49      Toutefois, l’usage sérieux d’une marque ne peut pas être démontré par des probabilités ou des présomptions, mais doit reposer sur des éléments concrets et objectifs qui prouvent une utilisation effective et suffisante de la marque sur le marché concerné (voir arrêt du 4 avril 2019, TESTA ROSSA, T‑910/16 et T‑911/16, EU:T:2019:221, point 31 et jurisprudence citée).

50      C’est à la lumière des principes susmentionnés qu’il convient d’examiner le présent moyen.

51      La publication de la demande d’enregistrement de la marque contestée datant du 28 juillet 2016 et la demande en nullité ayant été introduite le 24 juillet 2020, en application de l’article 57, paragraphes 2 et 3, du règlement no 207/2009, l’usage sérieux de la marque antérieure en Espagne devait être démontré pour les périodes allant du 28 juillet 2011 au 27 juillet 2016 et du 24 juillet 2015 au 23 juillet 2020. Ces deux périodes se chevauchent, ainsi que l’avait relevé la chambre de recours.

52      Toutefois, il convient de constater que, afin de définir la première période pertinente, la chambre de recours a retenu, en application de l’article 64, paragraphe 2, du règlement 2017/1001, la date de l’introduction de la demande d’enregistrement de la marque contestée, à savoir le 8 juin 2016. Or, dans la mesure où cette disposition constitue une règle de fond [voir arrêt du 6 septembre 2023, Weider Germany/EUIPO – Den i Nosht (YIPPIE!), T‑45/22, non publié, EU:T:2023:513, point 13 et jurisprudence citée], elle n’est pas applicable en l’espèce (voir point 34 ci-dessus).

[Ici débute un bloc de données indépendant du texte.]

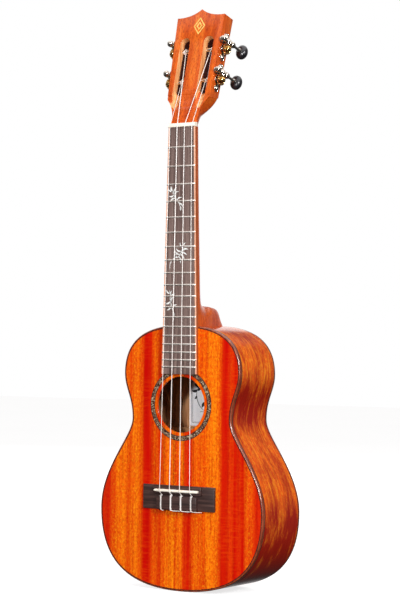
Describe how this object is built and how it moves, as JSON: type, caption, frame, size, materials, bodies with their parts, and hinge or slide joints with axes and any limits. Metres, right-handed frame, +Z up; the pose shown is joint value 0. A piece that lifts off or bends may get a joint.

À cet égard, il convient d’ajouter qu’en vertu de la disposition applicable en l’espèce, à savoir l’article 57, paragraphe 2, du règlement no 207/2009, la date pertinente est la publication de la demande d’enregistrement de la marque contestée et non pas celle de l’introduction de ladite demande.

53      Cependant, bien que, en l’espèce, la première période pertinente correcte pour laquelle l’usage sérieux de la marque contestée devait être démontré commençait à courir le 28 juillet 2011 et non pas le 8 juin 2011, comme l’avait considéré la chambre de recours, aucun des éléments de preuve soumis par la requérante ne date de la période allant du 8 juin 2011 au 28 juillet 2011, de sorte que, en tout état de cause, il n’est pas possible de reprocher à la chambre de recours d’avoir tenu compte des éléments de preuve ne datant pas de la période pertinente.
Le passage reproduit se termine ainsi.